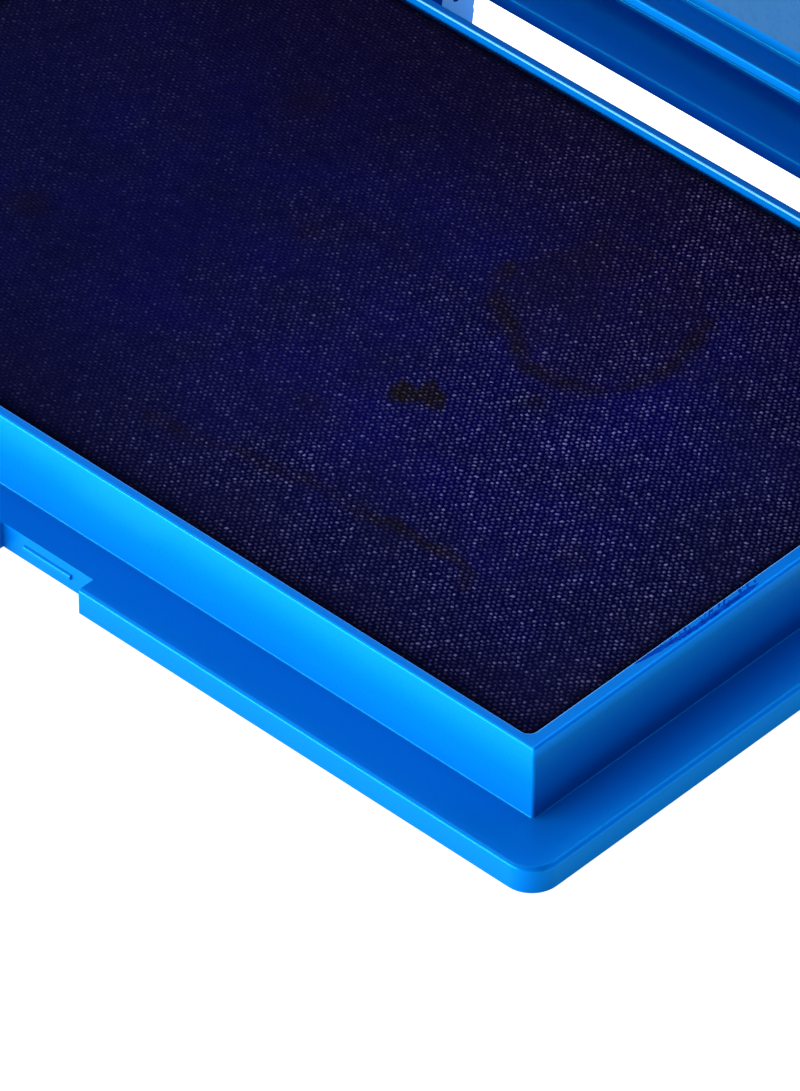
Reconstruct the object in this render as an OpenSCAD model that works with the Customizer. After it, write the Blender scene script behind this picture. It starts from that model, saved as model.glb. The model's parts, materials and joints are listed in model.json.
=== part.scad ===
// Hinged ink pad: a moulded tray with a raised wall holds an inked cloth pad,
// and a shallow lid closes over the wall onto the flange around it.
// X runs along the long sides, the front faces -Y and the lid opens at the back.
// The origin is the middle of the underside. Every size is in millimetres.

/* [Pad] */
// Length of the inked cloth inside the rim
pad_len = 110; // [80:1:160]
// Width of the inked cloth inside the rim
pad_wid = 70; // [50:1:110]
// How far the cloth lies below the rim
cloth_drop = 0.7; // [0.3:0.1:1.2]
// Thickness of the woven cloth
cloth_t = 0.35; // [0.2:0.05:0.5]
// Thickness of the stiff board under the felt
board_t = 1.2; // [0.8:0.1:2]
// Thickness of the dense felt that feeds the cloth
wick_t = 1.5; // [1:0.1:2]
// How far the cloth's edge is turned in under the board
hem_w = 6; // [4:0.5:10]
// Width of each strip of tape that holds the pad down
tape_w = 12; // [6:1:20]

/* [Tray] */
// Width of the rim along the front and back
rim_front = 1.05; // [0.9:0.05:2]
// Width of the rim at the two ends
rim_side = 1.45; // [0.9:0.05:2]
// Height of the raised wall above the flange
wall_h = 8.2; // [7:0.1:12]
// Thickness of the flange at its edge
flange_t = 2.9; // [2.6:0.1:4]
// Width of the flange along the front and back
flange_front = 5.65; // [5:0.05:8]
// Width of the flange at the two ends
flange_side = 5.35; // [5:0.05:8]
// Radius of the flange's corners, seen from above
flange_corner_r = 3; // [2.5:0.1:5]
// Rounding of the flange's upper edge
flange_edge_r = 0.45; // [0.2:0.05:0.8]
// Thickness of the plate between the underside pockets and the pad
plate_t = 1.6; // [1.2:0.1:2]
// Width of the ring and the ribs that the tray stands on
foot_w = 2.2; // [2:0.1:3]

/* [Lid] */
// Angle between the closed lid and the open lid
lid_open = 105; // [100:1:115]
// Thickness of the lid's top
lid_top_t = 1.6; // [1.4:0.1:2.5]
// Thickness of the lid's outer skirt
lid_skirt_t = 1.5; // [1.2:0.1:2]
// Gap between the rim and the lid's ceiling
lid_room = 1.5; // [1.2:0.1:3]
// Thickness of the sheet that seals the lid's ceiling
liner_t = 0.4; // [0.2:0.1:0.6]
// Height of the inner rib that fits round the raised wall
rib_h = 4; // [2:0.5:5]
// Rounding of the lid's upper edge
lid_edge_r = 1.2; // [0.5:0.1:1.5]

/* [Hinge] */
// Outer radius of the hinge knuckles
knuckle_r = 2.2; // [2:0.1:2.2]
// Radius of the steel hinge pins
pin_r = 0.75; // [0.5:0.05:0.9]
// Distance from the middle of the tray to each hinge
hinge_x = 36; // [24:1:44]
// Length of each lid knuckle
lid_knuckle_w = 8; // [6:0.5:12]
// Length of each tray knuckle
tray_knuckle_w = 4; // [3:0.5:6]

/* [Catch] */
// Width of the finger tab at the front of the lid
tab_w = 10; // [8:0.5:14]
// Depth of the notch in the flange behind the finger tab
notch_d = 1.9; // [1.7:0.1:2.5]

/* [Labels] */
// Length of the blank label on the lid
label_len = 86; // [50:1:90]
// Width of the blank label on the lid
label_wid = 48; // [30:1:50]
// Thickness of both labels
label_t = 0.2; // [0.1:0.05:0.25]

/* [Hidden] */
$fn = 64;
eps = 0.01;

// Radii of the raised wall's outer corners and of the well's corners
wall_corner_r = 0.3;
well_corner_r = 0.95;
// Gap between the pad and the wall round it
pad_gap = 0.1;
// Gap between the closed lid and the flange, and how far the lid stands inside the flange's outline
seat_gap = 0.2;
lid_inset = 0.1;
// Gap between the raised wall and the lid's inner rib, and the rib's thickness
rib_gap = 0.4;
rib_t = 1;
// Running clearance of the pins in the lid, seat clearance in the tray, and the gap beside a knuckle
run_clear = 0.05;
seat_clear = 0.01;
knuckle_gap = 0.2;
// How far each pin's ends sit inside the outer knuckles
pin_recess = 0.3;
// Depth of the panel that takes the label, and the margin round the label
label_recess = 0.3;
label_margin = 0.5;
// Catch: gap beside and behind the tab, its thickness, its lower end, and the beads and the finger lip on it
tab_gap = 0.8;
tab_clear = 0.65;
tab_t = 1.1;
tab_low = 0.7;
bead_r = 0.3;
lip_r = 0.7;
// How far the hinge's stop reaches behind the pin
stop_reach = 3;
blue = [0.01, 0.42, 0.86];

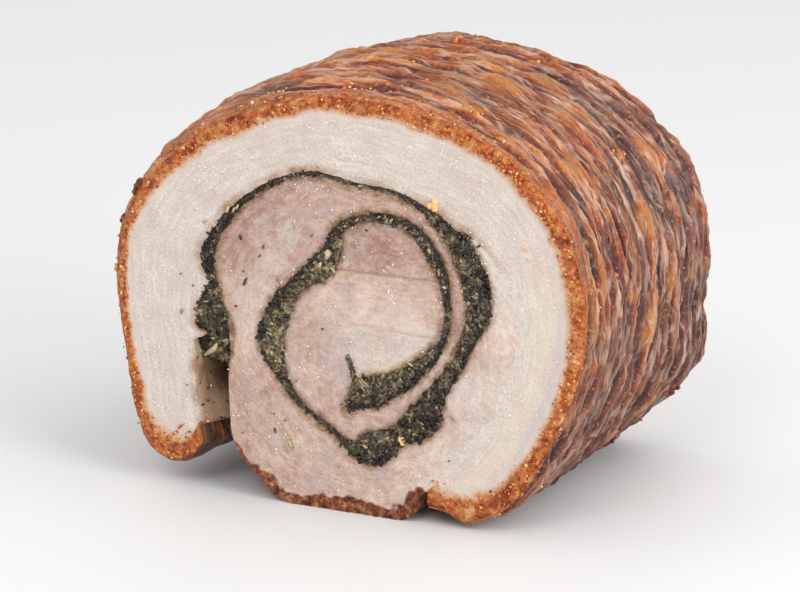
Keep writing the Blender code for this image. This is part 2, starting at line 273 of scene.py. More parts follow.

**Task description**
Return the entries above unchanged, starting at the first line and stopping after the line with "is in millimetres.".

**Result for this exercise**
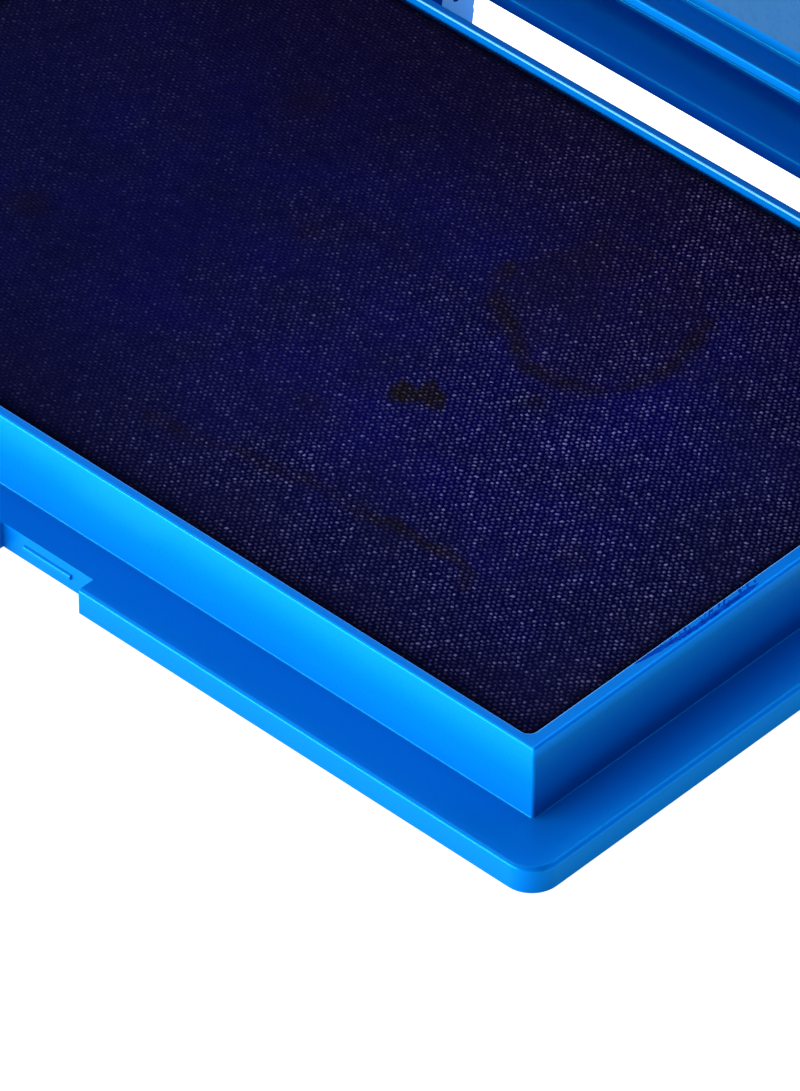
Reconstruct the object in this render as an OpenSCAD model that works with the Customizer. After it, write the Blender scene script behind this picture. It starts from that model, saved as model.glb. The model's parts, materials and joints are listed in model.json.
=== part.scad ===
// Hinged ink pad: a moulded tray with a raised wall holds an inked cloth pad,
// and a shallow lid closes over the wall onto the flange around it.
// X runs along the long sides, the front faces -Y and the lid opens at the back.
// The origin is the middle of the underside. Every size is in millimetres.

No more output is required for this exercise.